- WHAT YOU WILL DO: Nothing may be dropped or altered: reproduce all the data.
• • •
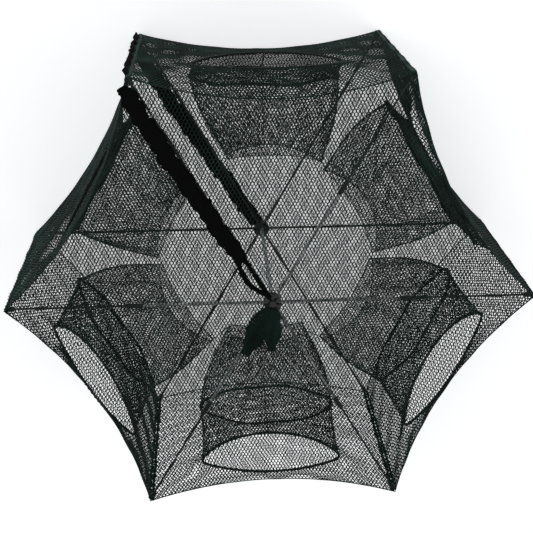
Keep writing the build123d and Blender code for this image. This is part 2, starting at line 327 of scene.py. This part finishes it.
def new_object(name, points, faces, materials, tones=None):
    """A mesh object from arrays: faces all have the same number of corners."""
    points = np.asarray(points, np.float32).reshape(-1, 3)
    faces = np.asarray(faces, np.int32)
    corners = faces.shape[1]
    mesh = bpy.data.meshes.new(name)
    mesh.vertices.add(len(points))
    mesh.vertices.foreach_set("co", points.ravel())
    mesh.loops.add(faces.size)
    mesh.loops.foreach_set("vertex_index", faces.ravel())
    mesh.polygons.add(len(faces))
    starts = np.arange(0, faces.size, corners, dtype=np.int32)
    mesh.polygons.foreach_set("loop_start", starts)
    for material in materials:
        mesh.materials.append(material)
    if tones is not None:
        mesh.polygons.foreach_set("material_index", np.asarray(tones, np.int32))
    mesh.update(calc_edges=True)
    mesh.polygons.foreach_set("use_smooth", np.full(len(faces), True))
    made = bpy.data.objects.new(name, mesh)
    bpy.context.scene.collection.objects.link(made)
    return made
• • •
- RESPONSE TO THIS EXERCISE:
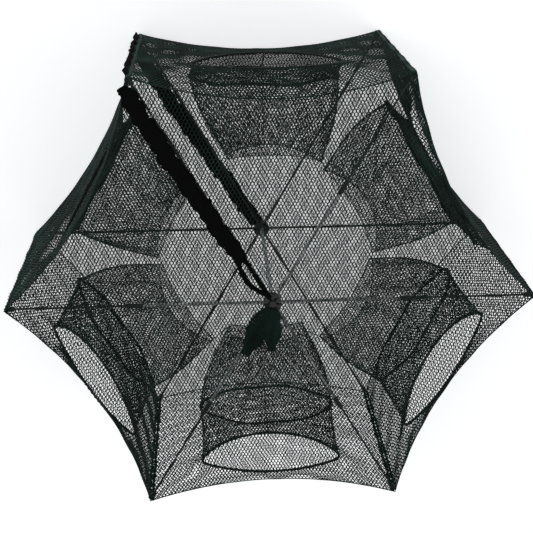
Keep writing the build123d and Blender code for this image. This is part 2, starting at line 327 of scene.py. This part finishes it.
def new_object(name, points, faces, materials, tones=None):
    """A mesh object from arrays: faces all have the same number of corners."""
    points = np.asarray(points, np.float32).reshape(-1, 3)
    faces = np.asarray(faces, np.int32)
    corners = faces.shape[1]
    mesh = bpy.data.meshes.new(name)
    mesh.vertices.add(len(points))
    mesh.vertices.foreach_set("co", points.ravel())
    mesh.loops.add(faces.size)
    mesh.loops.foreach_set("vertex_index", faces.ravel())
    mesh.polygons.add(len(faces))
    starts = np.arange(0, faces.size, corners, dtype=np.int32)
    mesh.polygons.foreach_set("loop_start", starts)
    for material in materials:
        mesh.materials.append(material)
    if tones is not None:
        mesh.polygons.foreach_set("material_index", np.asarray(tones, np.int32))
    mesh.update(calc_edges=True)
    mesh.polygons.foreach_set("use_smooth", np.full(len(faces), True))
    made = bpy.data.objects.new(name, mesh)
    bpy.context.scene.collection.objects.link(made)
    return made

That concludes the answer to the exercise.